The answer surely is that Paul is referring to God’s will of command. I say this for at least two reasons. One is that God does not intend for us to know most of his sovereign will ahead of time. “The secret things belong to the Lord our God, but the things that are revealed belong to us” (Deuteronomy 29:29). If you want to know the future details of God’s will of decree, you don’t want a renewed mind, you want a crystal ball. This is not called transformation and obedience; it’s called divination, soothsaying.

God’s Word touches every facet of living. If we are really serious about discovering and doing the will of God, then we will get serious about reprogramming our minds with God’s Word and facing every situation of life in the light of it.
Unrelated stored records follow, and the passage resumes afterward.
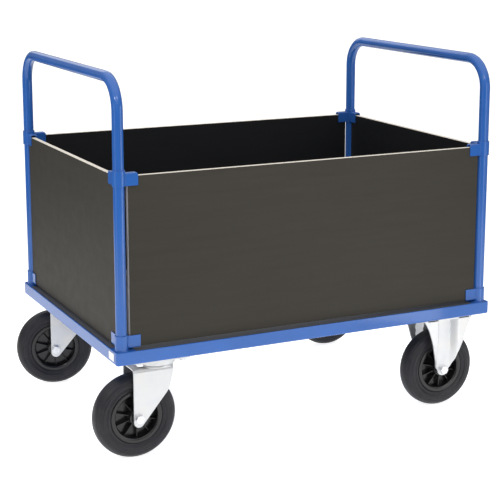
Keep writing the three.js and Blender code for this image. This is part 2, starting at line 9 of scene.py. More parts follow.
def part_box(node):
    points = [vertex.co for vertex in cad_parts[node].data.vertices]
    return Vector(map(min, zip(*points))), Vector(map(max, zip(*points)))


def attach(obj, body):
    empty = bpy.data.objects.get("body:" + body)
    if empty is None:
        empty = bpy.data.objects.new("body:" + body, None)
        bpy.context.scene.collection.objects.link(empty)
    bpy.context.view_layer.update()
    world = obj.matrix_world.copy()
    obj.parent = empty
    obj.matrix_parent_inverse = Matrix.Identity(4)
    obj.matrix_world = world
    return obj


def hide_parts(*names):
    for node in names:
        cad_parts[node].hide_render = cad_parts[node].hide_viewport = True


# A four-sided platform trolley: every visible CAD node gets its finished shape or its material here.
# Metres, +Z up, +X along the length towards the fixed castors. The frame gives every place.
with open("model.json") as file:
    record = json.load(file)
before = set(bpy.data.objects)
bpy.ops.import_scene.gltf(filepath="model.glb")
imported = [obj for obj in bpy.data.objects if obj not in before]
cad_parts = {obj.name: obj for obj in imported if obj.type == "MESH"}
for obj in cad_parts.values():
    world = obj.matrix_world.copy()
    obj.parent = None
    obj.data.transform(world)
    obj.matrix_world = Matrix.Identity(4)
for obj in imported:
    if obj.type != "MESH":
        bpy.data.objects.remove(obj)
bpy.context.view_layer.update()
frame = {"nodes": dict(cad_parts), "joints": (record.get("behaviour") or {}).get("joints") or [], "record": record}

MM = 0.001

# ---- sizes that the frame doesn't give, in metres --------------------------------------------------------
SHEET = 4 * MM  # rails, castor plates and forks
RAIL_FLANGE = 30 * MM
CORNER_RADIUS = 8 * MM  # upright corners of the deck frame
SLEEVE_RADIUS = 15 * MM
SLEEVE_BORE = 12.7 * MM
CLIP_SHEET = 2 * MM
CLIP_HALF_WIDTH = 8.3 * MM
CLIP_HEIGHT = 29 * MM
CORNER_PLATE = 44 * MM
SOCKET_CLIP_REACH = 43 * MM  # post axis to the end of a socket's clip
BOW_BEND = 70 * MM  # radius of the bow's bends, to the middle of the tube
BEAD_PITCH = 2.2 * MM  # ripples of a weld bead
BEAD_RIPPLE = 0.10

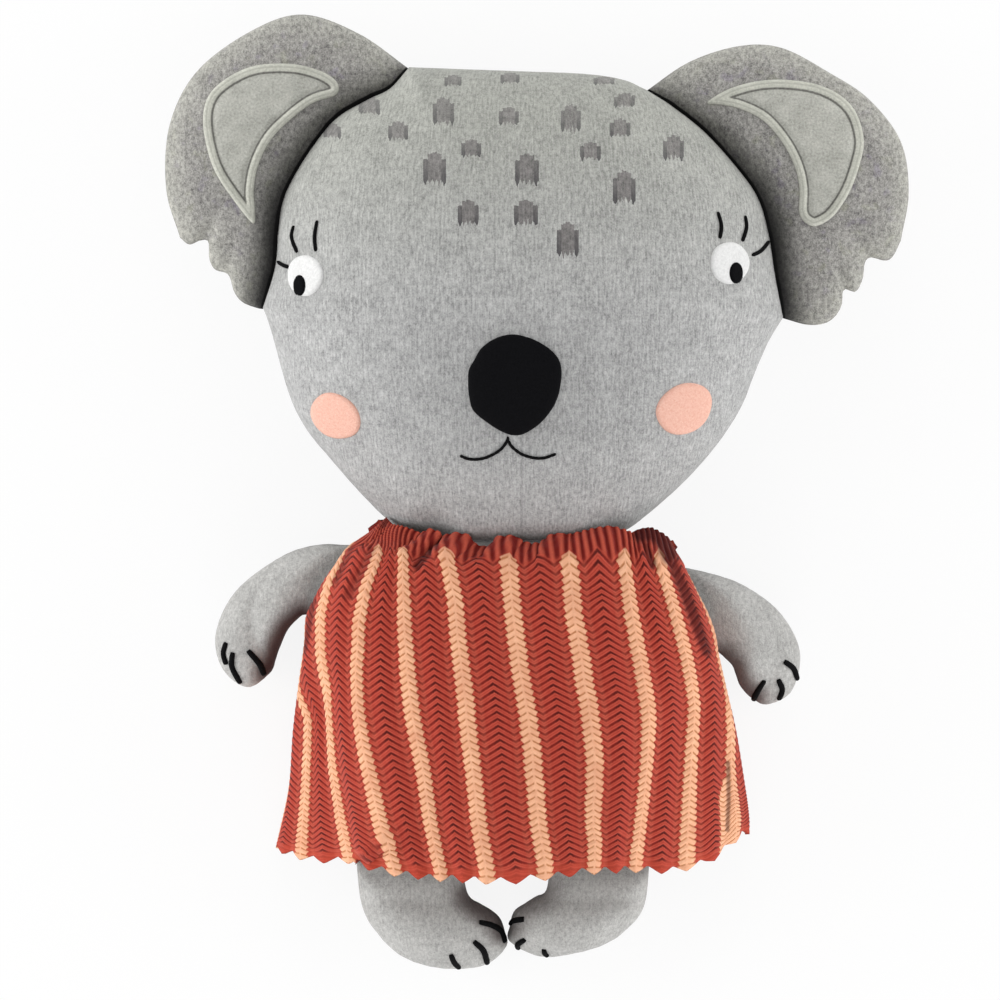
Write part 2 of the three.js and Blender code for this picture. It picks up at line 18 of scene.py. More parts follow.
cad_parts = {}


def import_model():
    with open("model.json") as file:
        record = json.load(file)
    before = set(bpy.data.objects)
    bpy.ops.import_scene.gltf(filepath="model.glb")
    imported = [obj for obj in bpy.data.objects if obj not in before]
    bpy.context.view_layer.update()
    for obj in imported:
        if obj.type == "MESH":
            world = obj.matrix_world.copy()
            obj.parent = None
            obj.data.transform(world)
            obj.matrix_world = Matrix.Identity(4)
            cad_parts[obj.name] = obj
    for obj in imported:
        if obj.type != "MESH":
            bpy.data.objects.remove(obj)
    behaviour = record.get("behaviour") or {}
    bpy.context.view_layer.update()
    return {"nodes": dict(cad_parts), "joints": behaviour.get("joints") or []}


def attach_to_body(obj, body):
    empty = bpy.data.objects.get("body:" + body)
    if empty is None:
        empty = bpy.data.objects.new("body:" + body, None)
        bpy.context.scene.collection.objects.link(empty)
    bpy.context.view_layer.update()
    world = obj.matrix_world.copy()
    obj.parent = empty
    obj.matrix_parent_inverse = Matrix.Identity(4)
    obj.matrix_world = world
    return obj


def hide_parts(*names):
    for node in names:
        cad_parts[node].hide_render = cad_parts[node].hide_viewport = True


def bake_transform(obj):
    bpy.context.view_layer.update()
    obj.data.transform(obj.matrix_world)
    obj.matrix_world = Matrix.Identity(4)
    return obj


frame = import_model()
scene = bpy.context.scene

MM = 0.001
joints = {joint["name"]: joint for joint in frame["joints"]}
CENTRE_X, NECK_Y, SEAM_Z = (value / MM for value in joints["neck_nod"]["pos_m"])

# The photograph's width in pixels, the millimetres that one of them covers, and the pixel of the neck
# seam's middle
PHOTO_SIZE, PIXEL = 1000, 0.4712
NECK_PIXEL = (523, 541)

# How boxy a full panel is, and the pads' sizes. A rise or a drop is how far a pad swells above or below
# its side seam, and a sink is how far from a limb's root its seam reaches the limb's own height.
SWELL_POWER = 2.5
HEAD_WIDTH, HEAD_HEIGHT, HEAD_RISE, HEAD_DROP = 245, 223, 67, 47
NECK_WIDTH, NECK_HALF_THICKNESS = 63, 22
EAR_RISE, EAR_DROP, EAR_ROOT_SLOPE = 15, 13, 2
BODY_WIDTH, BODY_HEIGHT, BODY_RISE, BODY_DROP = 190.8, 161.6, 44, 43
ARM_THICKNESS, ARM_SINK = 35, 30
LEG_THICKNESS, LEG_SINK = 46, 20
UNDERSIDE_FULLNESS, LIMB_ROOT_SLOPE, ROOT_THICKNESS = 1.14, 0.9, 1

# Clearance between the frame's sewn solids, how far a sewn-on pad reaches under its neighbour's
# edge, and the thickness of the dress's knit
GAP, TUCK, KNIT_THICKNESS = 0.3, 1.2, 3

# How far from its seam a pad's stitched groove lies, and a distance at which no seam is near
SEAM_GROOVE, FAR = 1.3, 99

# Width of the rolled border of an ear patch
BORDER_WIDTH = 4

# Knit of the dress: its stripes, the distance between two of them and between two rows, the height of
# a zigzag, and the height of the relief that stands out of the sheet
STRIPE_COUNT, STRIPE_PITCH, ROW_PITCH, CHEVRON, KNIT_RELIEF = 10, 28.7, 3.4, 4.5, 0.8

# Gathered cords at the neckline: their distance, how they fan out, and the stripe where they are upright
CORD_PITCH, CORD_FAN, CORD_UPRIGHT = 4.1, 0.13, 6.3

# How far above the side seam the camera hangs
CAMERA_DISTANCE = 3000

# Forehead spots: middle, width and height in pixels of the photograph
SPOTS = [
    (453, 79, 17, 9), (510, 77, 19, 9), (604, 80, 21, 7), (369, 104, 21, 17), (443, 108, 22, 26),
    (509, 113, 20, 17), (571, 115, 20, 26), (625, 98, 21, 12), (621, 125, 21, 17), (397, 128, 20, 18),
    (332, 130, 17, 14), (675, 145, 21, 23), (471, 146, 20, 17), (591, 149, 21, 17), (434, 166, 23, 31),
    (527, 167, 24, 30), (625, 185, 23, 31), (468, 211, 21, 24), (526, 211, 24, 24), (568, 238, 22, 33),
]

# Curves and outlines


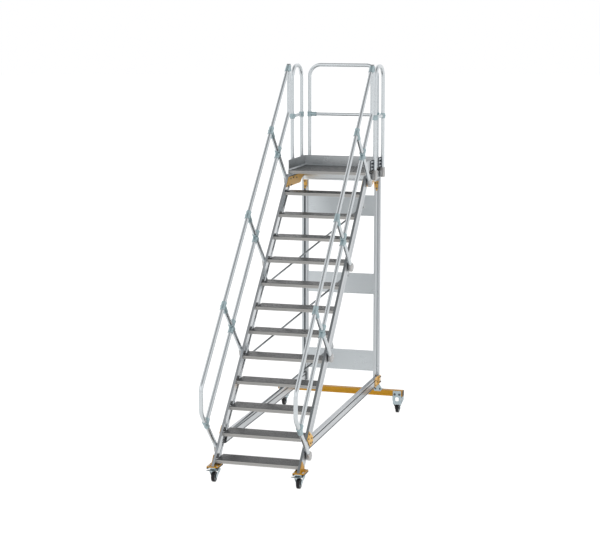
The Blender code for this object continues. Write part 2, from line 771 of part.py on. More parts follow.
def build_rear_castor(label, side):
    x = side * REAR_X
    y = REAR_AXLE_Y
    face = TRAVERSE_Y[0] - GAP
    under = TRAVERSE_Z[0] - GAP
    crown_low, crown_high = REAR_CROWN_Z
    cheek_in, cheek_out = REAR_CHEEK
    half_bell = [
        (0.045, crown_high),
        (0.052, under),
        (0.0575, under),
        (0.0575, 0.137),
        (cheek_out, 0.062),
        (cheek_out, 0.034),
        (cheek_in, 0.034),
        (cheek_in, 0.066),
        (0.038, crown_low),
    ]
    bell = half_bell + [(-a, b) for a, b in reversed(half_bell)]
    bell = prism([(x + a, b) for a, b in bell], "y", y - 0.07, y + 0.07)
    cheek = [
        (-0.015, under),
        (0.060, under),
        (0.060, 0.148),
        (0.014, 0.062),
        (0.010, 0.034),
        (-0.010, 0.034),
        (-0.014, 0.062),
        (-0.0373, crown_low - 0.002),
        (-0.0373, crown_high + 0.001),
        (-0.015, crown_high + 0.001),
    ]
    profile = prism([(y + a, b) for a, b in cheek], "x", x - 0.08, x + 0.08)
    plate_x = (x - SADDLE_HALF, x + SADDLE_HALF)
    saddle = box(*plate_x, face - 0.006, face, SADDLE_LOW, SADDLE_TOP)
    back = box(*plate_x, y + 0.025, y + 0.031, crown_low + 0.001, under)
    half, low, high = FRONT_WINDOW
    window = box(x - half, x + half, face - 0.02, face + 0.02, low, high)
    half, low, high = BACK_WINDOW
    back_window = box(x - half, x + half, y + 0.02, y + 0.05, low, high)
    bolt_half = AXLE_HALF[1]
    axle = rod((x - bolt_half, y, WHEEL_R), (x + bolt_half, y, WHEEL_R), AXLE_R, 16)
    solids = [bell, saddle, back, axle]
    obj = combine("rear_castor_" + label, solids, [window, back_window], profile)
    finish(obj, "zinc", smooth_angle=ROUND)
    wheel("rear_wheel_" + label, x, y)


def main():
    clear_scene()
    for label, side in SIDES:
        build_stringer(label, side)
        build_top_rail(label, side)
        build_knee_rail(label, side)
        for number in (1, 2, 3):
            build_post(label, side, number)
        build_side_guard(label, side)
        build_upright(label, side)
        build_base_beam(label, side)
        build_front_castor(label, side)
        build_rear_castor(label, side)
    for index in range(TREAD_COUNT):
        build_tread(index)
    build_deck()
    build_toe_boards()
    build_platform_beams()
    build_rear_guard()
    build_cross_panels()
    build_traverse()
    build_braces()


main()
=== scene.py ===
import math

import bmesh
import bpy
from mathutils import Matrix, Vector


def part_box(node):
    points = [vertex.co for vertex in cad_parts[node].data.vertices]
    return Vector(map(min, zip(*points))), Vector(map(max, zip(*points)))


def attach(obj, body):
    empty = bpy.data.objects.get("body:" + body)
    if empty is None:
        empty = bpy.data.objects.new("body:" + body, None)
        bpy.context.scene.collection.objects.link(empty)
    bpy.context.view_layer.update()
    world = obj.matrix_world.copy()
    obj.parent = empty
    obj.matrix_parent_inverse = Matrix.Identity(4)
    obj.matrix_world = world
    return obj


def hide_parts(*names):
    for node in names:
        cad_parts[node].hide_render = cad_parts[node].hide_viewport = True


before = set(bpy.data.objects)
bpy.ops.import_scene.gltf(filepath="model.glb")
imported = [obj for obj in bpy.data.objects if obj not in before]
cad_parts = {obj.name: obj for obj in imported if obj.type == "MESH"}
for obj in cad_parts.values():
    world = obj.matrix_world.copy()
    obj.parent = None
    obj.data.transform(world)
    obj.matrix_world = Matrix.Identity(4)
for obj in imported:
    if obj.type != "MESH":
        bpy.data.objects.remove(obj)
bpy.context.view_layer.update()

# ---- driving lines of the frame; y is measured from the bottom tread's nosing ----
RISE = 0.208
GOING = 0.208
TREADS = 12
TREAD_DEPTH = 0.222
DECK_LOW, DECK_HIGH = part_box("deck")
PLATFORM_Y0 = TREADS * GOING
SHIFT_Y = DECK_LOW.y - PLATFORM_Y0
PLATFORM_Y1 = DECK_HIGH.y - SHIFT_Y
PLATFORM_Z = DECK_HIGH.z
DECK_HALF = DECK_HIGH.x
TREAD_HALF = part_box("tread_01")[1].x
STRINGER_IN, STRINGER_OUT = 0.4055, 0.4310
STRINGER_C = (0.045, 0.220)
FOOT_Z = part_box("stringer_left")[0].z
DECK_SIDE = STRINGER_OUT - 0.0005
TOE_X = DECK_HALF + 0.0115
TUBE_R, INNER_TUBE_R = 0.020, 0.018
RAIL_BEND, KNEE_BEND, SIDE_BEND, REAR_BEND = 0.110, 0.080, 0.150, 0.125
RAIL_X = 0.4545
RAIL_C = 1.208
KNEE_C = 0.712
RAIL_FRONT_Y = -0.262
POST_S0, POST_PITCH = 0.450, 1.554
RAIL_TOP_Y = 2.600
RAIL_TOP_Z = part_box("knee_rail_left")[1].z
GUARD_Z = 3.795
GUARD_MID_Z = 3.262
SIDE_GUARD_X = 0.4555
SIDE_GUARD_Y = (2.737, 3.0945)
REAR_GUARD_X, REAR_GUARD_Y = 0.379, 3.151
UPRIGHT_X = (0.374, 0.440)
UPRIGHT_Y = (3.0575, 3.1025)
TRAVERSE_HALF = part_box("traverse")[1].x
TRAVERSE_Y = (3.045, 3.115)
TRAVERSE_Z = (0.187, 0.250)
BASE_X = (0.392, 0.4325)
BASE_Z = (0.302, 0.399)
PANEL_Z = (0.564, 1.423, 2.284)
PANEL_HALF = 0.1125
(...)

That kind of living will prepare us to discern God’s plan for our lives as it unfolds before us step by step. “Then you will be able to test and approve what God’s will is—his good, pleasing and perfect will.”

Illustration: “How can I be absolutely certain that I want to do God’s will?” Jason was a college student who had approached me concerning his future. He was earnestly seeking the will of God, but he doubted his own yieldedness to Christ. “Am I really willing to do anything He asks? I think I am, but how can I be sure?”

His question has been asked by many Christians at some point in their lives. If knowing the will of God depends on the renewal of our mind and our total surrender to him, how can we be sure that it has taken place? Are we really living it out?

Application:

• We need to protect our minds from the onslaught of the enemy.

• We need to bring our thoughts in line with God's thoughts in order to understand His will.

• A mind renewed by God's Word is essential if our lives are to be full of His power.